Wednesday, July 27, 2011

Review: In Stitches by Anthony Youn, M.D.

Tony was raised to be a doctor. His parents would except nothing less. Growing up as one of two Asian-American kids in a small town wasn't easy. Neither was medical school. In Stitches is a lighthearted memoir about Tony's progression from awkward child to confident doctor. 

The first of five parts covers Youn's premed years: birth-college. He recounts many failed attempts at gaining a girlfriend. The rejections begin piling up. Like most kids, he struggles with his looks and as his jaw juts out it sabotages his lustful ambitions. The text focuses on his attempts to score and until he finds a steady girlfriend the story is more about chasing skirts than becoming a doctor. About a third of the way through, once Youn finds said girl, the text focused much more on his medical school days which was what kept my attention. For all the emphasis on finding a girlfriend I would have liked a bit more about their relationship.
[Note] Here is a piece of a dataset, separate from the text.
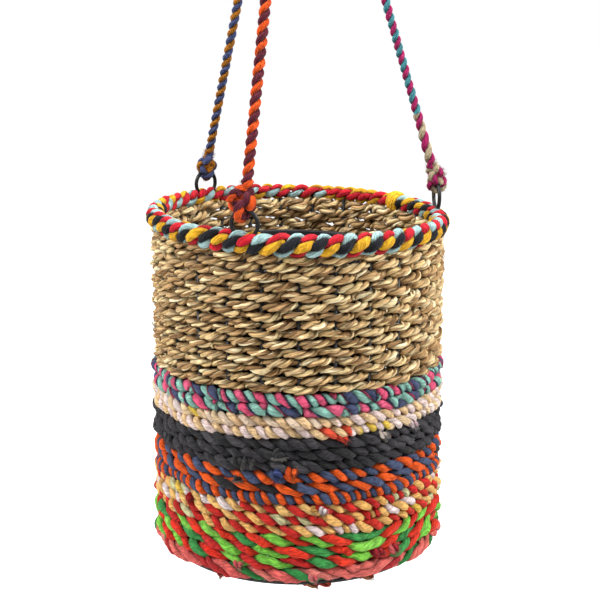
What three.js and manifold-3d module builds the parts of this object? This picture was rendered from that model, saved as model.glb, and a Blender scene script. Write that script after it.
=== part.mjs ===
// Hanging planter: a basket woven round a wire frame, a plastic pot inside it,
// and three ropes that meet in one knot under a hanging ring.
// Millimetres, +Z up. The basket is laid out from the plane of its base hoop, and the
// whole is then let down so that the origin is where the ring hangs on its hook.
// An azimuth is turned from the front (-Y) towards the right (+X).
import * as THREE from 'three';
import { mergeVertices } from 'three/addons/utils/BufferGeometryUtils.js';
import Module from 'manifold-3d';

const wasm = await Module();
wasm.setup();

const degree = Math.PI / 180;
const quarterTurn = 90 * degree;
const fullTurn = 360 * degree;

// Clearances
const seatGap = 0.3;
const weaveGap = 0.45;
const rowGap = 0.5;
const cutOverrun = 3;

// Wire frame: radii of the wires and of the circles that they follow
const stakeCount = 25;
const stakeCircleRadius = 90;
const stakeWire = 1.5;
const hoopWire = 2;
const rimOffset = 2.9;
const baseInset = 6;
const spokePairs = 4;

// Wall: ropes woven in and out of the stakes, one row over the other
const fabricPitch = 7.08;
const fabricWidth = 6;
const seagrassPitch = 5.7;
const seagrassWidth = 5.2;
const firstRowHeight = 9.6;
const climbStakes = 3;
const firstStakeAzimuth = 158.8 * degree;

// Base mat, a flat spiral of rope on the spokes
const matThickness = 9;
const matRows = 9;
const matGroove = 1.6;

// Rim: a thick rope laid over the top hoop, and the strip that binds its two ends
const rimRopeRadius = 7.4;
const wrapAzimuth = 132.5 * degree;
const wrapLength = 13.5;
const wrapThickness = 1.4;
const wrapHalfAngle = 145 * degree;
const wrapBowGap = 0.6;

// Eyes: wire rings that stand on the top hoop, one for each hanging rope
const eyeRadius = 8.5;
const eyeWire = 1.3;

// Hanging ropes, which meet above the middle of the basket
const meetingHeight = 326;
const gatherRadius = 11.5;
const frontRopeRadius = 3.7;
const frontKnotWidth = 17;
const frontKnotHeight = 19;
const frontAzimuth = -20 * degree;
const rightRopeRadius = 3;
const rightKnotWidth = 13;
const rightKnotHeight = 18;
const rightAzimuth = 98 * degree;
const leftRopeRadius = 3.2;
const leftKnotWidth = 15;
const leftKnotHeight = 17;
const leftAzimuth = 223.5 * degree;

// Top knot, loop and ring
const topKnotRadius = 16.5;
const topKnotHeight = 27;
const topKnotCrown = 8;
const loopRadius = 9.2;
const loopRopeRadius = 3.2;
const loopNeck = 6;
const ringRadius = 16;
const ringWire = 2;

// Pot
const potSideGap = 5.05;
const potFootRadius = 52;
const potWall = 1.6;
const potLip = 3;
const potLipDepth = 8;
const potRimDrop = 21;
const potShift = 7;
const drainHoles = 6;
const drainRadius = 5;
const drainCircleRadius = 34;

// Facets
const ringSteps = 50;
const wireSides = 6;
const cordSides = 8;

const baseHoopRadius = stakeCircleRadius - baseInset;
const rimHoopRadius = stakeCircleRadius + rimOffset;
const wallInside = stakeCircleRadius - stakeWire - weaveGap - Math.max(fabricWidth, seagrassWidth);
const potRimRadius = wallInside - potShift - potSideGap;

const hangingSets = [
  { side: 'front', azimuth: frontAzimuth, ropeRadius: frontRopeRadius, knotWidth: frontKnotWidth, knotHeight: frontKnotHeight, color: 0xf05a1c },
  { side: 'right', azimuth: rightAzimuth, ropeRadius: rightRopeRadius, knotWidth: rightKnotWidth, knotHeight: rightKnotHeight, color: 0x4fa0b0 },
  { side: 'left', azimuth: leftAzimuth, ropeRadius: leftRopeRadius, knotWidth: leftKnotWidth, knotHeight: leftKnotHeight, color: 0xc07a2c },
];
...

We really don't know anything about her.

Things get dicey and interesting in part 4, "Third Year," where Youn recounts the "highlights" of clinical rotations. He encounters interns from hell, detached cool-as-a-cucumber doctors, horrible trauma and quirky surgeons. Tony is drawn to plastic surgery and ends his last year in school working with plastic surgeons around the country. 
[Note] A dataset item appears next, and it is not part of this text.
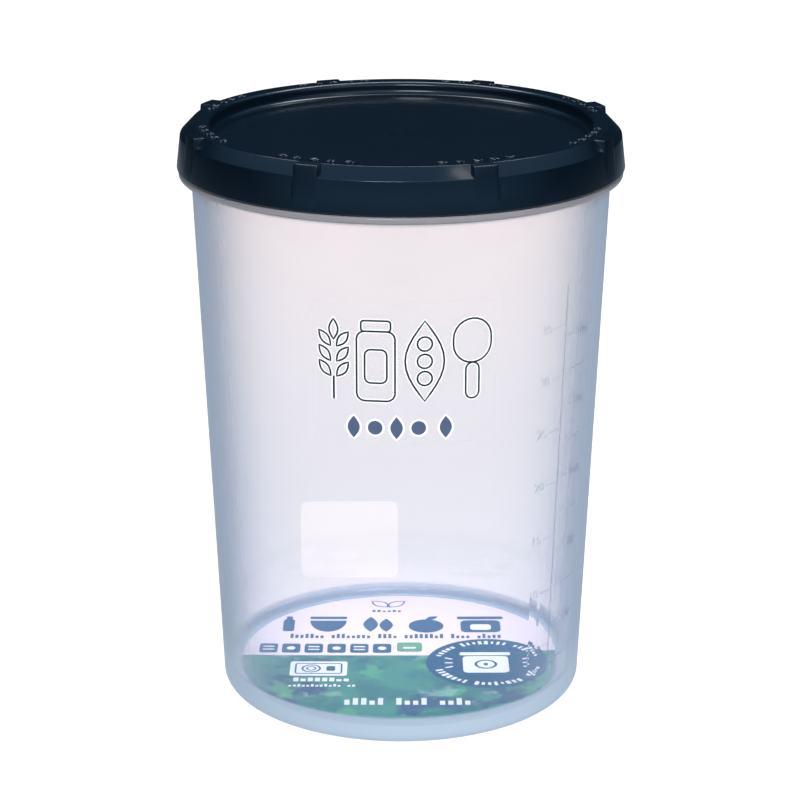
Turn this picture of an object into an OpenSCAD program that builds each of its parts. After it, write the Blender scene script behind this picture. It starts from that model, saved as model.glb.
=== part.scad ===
// Screw-top storage jar: one translucent moulded jar, a dark screw lid with a recessed top,
// a sealing ring, a clear film label and a printed card on the floor inside.
// Millimetres. +Z is up, the origin is at the centre of the foot, and the front looks along -Y.

/* [Jar] */
// Height from the foot to the mouth rim
jar_h = 166.4; // [150:0.2:190]
// Outer radius of the wall, carried down to the foot plane
base_r = 52.84; // [50:0.02:56]
// Growth of the outer radius for each millimetre of height
taper = 0.0436; // [0.03:0.0002:0.05]
// Wall thickness
wall = 1.8; // [1.6:0.1:2]
// Height of the inner floor above the foot plane
floor_z = 5.6; // [5.2:0.1:7]
// Radius of the outer corner between the wall and the foot
foot_round = 4.0; // [3:0.1:4.6]
// Radius of the inner corner between the wall and the floor
floor_round = 3.0; // [2:0.1:3.4]

/* [Flange and neck] */
// Height of the flange's upper face
flange_z = 156.5; // [150:0.1:158]
// Thickness of the flange
flange_t = 2.1; // [1.6:0.1:3]
// Outer radius of the flange
flange_r = 63.1; // [61:0.1:63.4]
// Outer radius of the neck above the flange
neck_r = 59.6; // [59.5:0.05:59.8]

/* [Thread] */
// Number of thread starts, one lug each on the neck and in the lid
starts = 4; // [4:1:4]
// Rise of the lid in one full turn
lead = 12; // [11.5:0.5:12.5]
// Sweep of each lug on the neck, in degrees
neck_lug_sweep = 66; // [40:1:70]
// Sweep of each lug in the lid, in degrees
lid_lug_sweep = 46; // [30:1:60]

/* [Lid] */
// Height of the skirt's lower edge above the foot plane
skirt_z = 156.8; // [156.8:0.1:157.2]
// Height of the top of the raised rim
rim_z = 169.4; // [169.2:0.1:170]
// Outer radius of the skirt at its lower edge
skirt_r = 63.6; // [63.5:0.1:65]
// Outer radius of the skirt at its upper edge
shoulder_r = 62.5; // [62.3:0.1:62.8]
// Outer radius of the flat rim
rim_r = 59.3; // [59:0.1:59.6]
// Radius of the recess that another jar's foot stands in
recess_r = 54.0; // [53.8:0.1:54.4]
// Depth of the recess
recess_depth = 3.8; // [3:0.1:4]
// Thickness of the lid's walls
lid_wall = 1.6; // [1.4:0.1:1.7]

/* [Grip ribs] */
// Number of ribs round the lid
rib_count = 8; // [4:1:12]
// Width of a rib
rib_w = 6.8; // [4:0.2:9]
// Direction of the first rib, in degrees from the front
rib_start = 21.1; // [0:0.1:44]

/* [Label and card] */
// Left edge of the film label, along the wall from the middle of the front
label_left = 24.6; // [20:0.2:30]
// Right edge of the film label, along the wall from the middle of the front
label_right = 26.6; // [20:0.2:30]
// Height of the label's lower edge
label_z = 91.8; // [80:0.2:100]
// Height of the label itself
label_h = 40.2; // [30:0.2:50]
// Radius of the card on the floor
card_r = 47.8; // [40:0.1:48]
// Thickness of the card
card_t = 0.35; // [0.2:0.05:0.6]

/* [Measuring scale] */
// Direction of the scale's upright line, in degrees from the front
scale_at = 51.7; // [30:0.1:80]
// How far the scale stands out of the wall
scale_relief = 0.2; // [0.15:0.05:0.4]
// Width of the scale's lines
scale_line = 0.4; // [0.3:0.05:0.8]
// Length of a mark that a number stands beside
mark_len = 4.6; // [3:0.2:8]
// Length of a millilitre mark between two numbers
long_mark_len = 10.4; // [5:0.2:12]

/* [Hidden] */
$fn = 96;

front = -90;                               // the front's direction, in degrees from +X
embed = 0.4;                               // how far an added feature reaches into its wall
foot_hollow_z = floor_z - 1.9;             // underside of the floor, above the foot plane
foot_hollow_r = 46.8;                      // radius of the hollow under the floor
foot_hollow_draft = 0.5;                   // how much that hollow widens towards the foot
flange_round = 0.8;
mouth_round = 0.7;

skirt_in_low = skirt_r - 1.7;              // inner radius of the skirt at its lower edge
skirt_in_top = shoulder_r - 1.1;           // inner radius of the skirt at the shoulder
shoulder_z = rim_z - (shoulder_r - rim_r) - 0.1;
panel_z = rim_z - recess_depth;            // upper face of the recessed panel
panel_t = 1.7;
plug_r = recess_r + 1.7;                   // outer radius of the wall that dips into the mouth
channel_z = rim_z - lid_wall;              // roof of the channel over the jar's mouth
channel_r = rim_r + 0.3;                   // outer radius of that roof
recess_round = 0.7;
edge_round = 0.3;
rib_low_z = skirt_z + 2.5;                 // where a rib fades into the skirt
rib_top_r = shoulder_r - 0.2;
rib_embed = 0.25;                          // how far a rib reaches into the shoulder
gate_r = 3.5;
gate_h = 0.12;

seal_gap = 0.1;                            // free space above and below the sealing ring
seal_side_gap = 0.3;                       // free space inside and outside it
lug_depth = 1.4;                           // how far a neck lug stands out of the neck
lug_crest = 1.0;                           // height of a lug at its crest
lug_root = 1.5;                            // height of a lug at its root
lug_z = 162.2;                             // height of the middle of a neck lug
lid_lug_r = neck_r + 0.45;                 // crest radius of a lug in the lid
lug_tilt = atan(lead / (2 * PI * neck_r)); // slope of the thread

ml_step = 100;                             // volume between two millilitre marks
ml_marks = 10;
oz_step = 5;                               // volume between two fluid ounce marks
oz_marks = 7;
ml_per_oz = 29.574;
scale_low_z = 14;
scale_top_z = 131;

// Outer radius of the jar's wall at height z
function wall_r(z) = base_r + taper * z;
// Inner radius of the jar's wall at height z
function inner_r(z) = wall_r(z) - wall;
// Outer radius of the lid's skirt at height z
function skirt_out_r(z) =
    skirt_r - (skirt_r - shoulder_r) * (z - skirt_z) / (shoulder_z - skirt_z);
// Height at which the jar holds a volume in cubic millimetres: its inside is a frustum
function fill_z(volume) =
    (pow(3 * taper * volume / PI + pow(inner_r(floor_z), 3), 1 / 3) - inner_r(0)) / taper;
// Points along a rounded corner
function arc(cx, cz, r, from, to, steps = 6) =
    [for (i = [0:steps]) let (a = from + (to - from) * i / steps) [cx + r * cos(a), cz + r * sin(a)]];
// An angle that spans a length along a circle
function span(length, r) = length / r * 180 / PI;

// A section swept through part of a turn, centred on a direction from the front
module sector(at, width_deg) {
    rotate([0, 0, front + at - width_deg / 2]) rotate_extrude(angle = width_deg) children();
}

// A lug of the thread: a short arc tilted to the thread's slope
module lug(at, z, sweep, root_r, crest_r) {
    rotate([0, 0, front + at]) translate([0, 0, z]) rotate([lug_tilt, 0, 0])
        rotate([0, 0, -sweep / 2]) rotate_extrude(angle = sweep)
            polygon([[root_r, -lug_root / 2], [crest_r, -lug_crest / 2],
                     [crest_r, lug_crest / 2], [root_r, lug_root / 2]]);
}

// Upright line and one mark for each step of volume, moulded on the outside of the wall
module scale_marks() {
    sector(scale_at, span(scale_line, wall_r(scale_low_z)))
        polygon([[wall_r(scale_low_z) - embed, scale_low_z], [wall_r(scale_low_z) + scale_relief, scale_low_z],
                 [wall_r(scale_top_z) + scale_relief, scale_top_z], [wall_r(scale_top_z) - embed, scale_top_z]]);
    for (i = [1:ml_marks])
        scale_mark(fill_z(i * ml_step * 1000), 1, i % 2 == 0 ? mark_len : long_mark_len);
    for (i = [1:oz_marks])
        scale_mark(fill_z(i * oz_step * ml_per_oz * 1000), -1, mark_len);
}

// One level mark, to the right (side = 1) or to the left (side = -1) of the upright line
module scale_mark(z, side, length) {
    width = span(length, wall_r(z));
    sector(scale_at + side * width / 2, width)
        translate([wall_r(z) - embed, z - scale_line / 2]) square([embed + scale_relief, scale_line]);
}

module jar_section() {
    corner_z = foot_round;
    corner_r = wall_r(corner_z) - foot_round;
    floor_corner_z = floor_z + floor_round;
    floor_corner_r = inner_r(floor_corner_z) - floor_round;
    flange_low = flange_z - flange_t;
    polygon(concat(
        [[0, foot_hollow_z], [foot_hollow_r, foot_hollow_z], [foot_hollow_r + foot_hollow_draft, 0]],
        arc(corner_r, corner_z, foot_round, -90, 0, 8),
        [[wall_r(flange_low), flange_low]],
        arc(flange_r - flange_round, flange_low + flange_round, flange_round, -90, 0),
        arc(flange_r - flange_round, flange_z - flange_round, flange_round, 0, 90),
        [[neck_r, flange_z]],
        arc(neck_r - mouth_round, jar_h - mouth_round, mouth_round, 0, 90),
        arc(inner_r(flange_z) + mouth_round, jar_h - mouth_round, mouth_round, 90, 180),
        [[inner_r(flange_z), flange_z]],
        arc(floor_corner_r, floor_corner_z, floor_round, 0, -90, 8),
        [[0, floor_z]]));
}

// One moulding: foot, floor, tapered wall, flange, neck with its thread, and the measuring scale
module jar() {
    color([0.88, 0.89, 0.93, 0.5]) {
        rotate_extrude() jar_section();
        for (i = [0:starts - 1])
            lug(i * 360 / starts, lug_z, neck_lug_sweep, neck_r - embed, neck_r + lug_depth);
        scale_marks();
    }
}

module lid_section() {
    polygon(concat(
        [[0, panel_z]],
        arc(recess_r - recess_round, panel_z + recess_round, recess_round, -90, 0),
        arc(recess_r + recess_round, rim_z - recess_round, recess_round, 180, 90),
        [[rim_r, rim_z], [shoulder_r, shoulder_z]],
        arc(skirt_r - edge_round, skirt_z + edge_round, edge_round, 0, -90, 4),
        [[skirt_in_low, skirt_z], [skirt_in_top, shoulder_z - 0.7],
         [channel_r, channel_z], [plug_r, channel_z],
         [plug_r, panel_z - panel_t + 1], [plug_r - 1, panel_z - panel_t], [0, panel_z - panel_t]]));
}

// A rib bridges the chamfer, level with the rim, and fades into the skirt
module grip_rib(at) {
    mid_r = (rib_top_r + rim_r) / 2;
    sector(at, span(rib_w, mid_r))
        polygon([[rim_r - rib_embed, rim_z - rib_embed], [rim_r - rib_embed, rim_z], [rib_top_r, rim_z],
                 [skirt_out_r(rib_low_z), rib_low_z], [skirt_out_r(rib_low_z) - embed, rib_low_z],
                 [shoulder_r - rib_embed, shoulder_z - rib_embed]]);
}

// One moulding: skirt, chamfered shoulder, raised rim, recessed panel, ribs and the inner thread
module lid() {
    color([0.05, 0.1, 0.16]) {
        rotate_extrude() lid_section();
        for (i = [0:rib_count - 1]) grip_rib(rib_start + i * 360 / rib_count);
        for (i = [0:starts - 1])
            lug(i * 360 / starts, lug_z - lead / starts / 2, lid_lug_sweep, skirt_in_low + 0.1, lid_lug_r);
        translate([0, 0, panel_z - embed]) cylinder(r = gate_r, h = embed + gate_h);
    }
}

// Flat ring in the roof of the lid's channel, pressed on by the jar's mouth rim
module sealing_ring() {
    color([0.75, 0.77, 0.8])
        rotate_extrude()
            translate([plug_r + seal_side_gap, jar_h + seal_gap])
                square([channel_r - plug_r - 2 * seal_side_gap, channel_z - jar_h - 2 * seal_gap]);
}

// Clear film on the outside of the wall, at the front
module front_label() {
    film_t = 0.12;
    film_gap = 0.02;
    left = span(label_left, wall_r(label_z));
    right = span(label_right, wall_r(label_z));
    color([0.9, 0.92, 0.96, 0.3])
        sector((right - left) / 2, left + right)
            polygon([for (p = [[film_gap, 0], [film_gap + film_t, 0], [film_gap + film_t, label_h],
                               [film_gap, label_h]])
                [wall_r(label_z + p[1]) + p[0], label_z + p[1]]]);
}

// Printed card lying on the floor inside the jar
module base_card() {
    color([0.36, 0.66, 0.62])
        translate([0, 0, floor_z + 0.02]) cylinder(r = card_r, h = card_t);
}

jar();
lid();
sealing_ring();
front_label();
base_card();
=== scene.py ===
import math
import random

import bpy
from mathutils import Matrix, Vector


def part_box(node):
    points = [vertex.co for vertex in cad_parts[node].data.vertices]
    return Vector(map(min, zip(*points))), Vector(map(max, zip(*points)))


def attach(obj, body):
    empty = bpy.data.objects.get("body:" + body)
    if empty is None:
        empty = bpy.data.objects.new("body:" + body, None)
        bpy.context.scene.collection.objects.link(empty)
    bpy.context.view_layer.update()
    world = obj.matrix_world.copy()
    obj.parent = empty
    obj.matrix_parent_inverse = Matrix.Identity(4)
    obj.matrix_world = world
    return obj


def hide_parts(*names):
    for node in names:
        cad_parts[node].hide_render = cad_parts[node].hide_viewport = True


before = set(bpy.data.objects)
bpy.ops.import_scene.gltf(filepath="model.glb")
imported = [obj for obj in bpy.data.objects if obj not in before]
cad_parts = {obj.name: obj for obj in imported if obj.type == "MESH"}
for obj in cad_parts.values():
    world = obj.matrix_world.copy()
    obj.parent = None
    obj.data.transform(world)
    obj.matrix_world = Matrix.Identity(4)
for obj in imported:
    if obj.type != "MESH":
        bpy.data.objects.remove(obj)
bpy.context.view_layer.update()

# Screw-top storage jar: translucent jar, dark lid, sealing ring, film label and floor card.
# Lengths are in millimetres until a piece is built, +Z is up and the front looks along -Y.

MM = 0.001
ROUND_STEPS = 256

# Heights and radii, from the frame
JAR_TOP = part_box("jar")[1].z / MM
FLANGE_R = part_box("jar")[1].x / MM
LID_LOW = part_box("lid")[0].z / MM
LID_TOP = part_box("lid")[1].z / MM
SKIRT_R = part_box("lid")[1].x / MM
SEAL_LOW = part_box("sealing_ring")[0].z / MM
SEAL_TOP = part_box("sealing_ring")[1].z / MM
SEAL_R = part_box("sealing_ring")[1].x / MM
CARD_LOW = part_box("base_card")[0].z / MM
CARD_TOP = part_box("base_card")[1].z / MM
CARD_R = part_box("base_card")[1].x / MM
FILM_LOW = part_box("front_label")[0].z / MM
FILM_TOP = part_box("front_label")[1].z / MM

# Jar, as it is moulded
WALL_BASE_R = 52.84
TAPER = 0.0436
WALL = 1.8
FLOOR_Z = 5.6
FLOOR_UNDER_Z = 3.7
FOOT_HOLLOW_R = 47.0
FOOT_ROUND = 4.0
FLOOR_ROUND = 3.0
FLANGE_Z = 156.5
FLANGE_T = 2.1
NECK_R = 59.6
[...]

Youn tells the story as one looking back, who's breathed a sigh of relief that those grueling years of med school are behind him. One can only imagine what a current medical student might write -- a whoa-is-me type of journal. But Youn's memoir is light and funny. This text counts towards to the POC Reading Challenge!

Publisher: Gallery Books, 2011     Pages: 271     Written with Alan Eisenstock
Rating: 3.5 Stars     Source: Won from Crazy-for-Books. Thanks, Jen!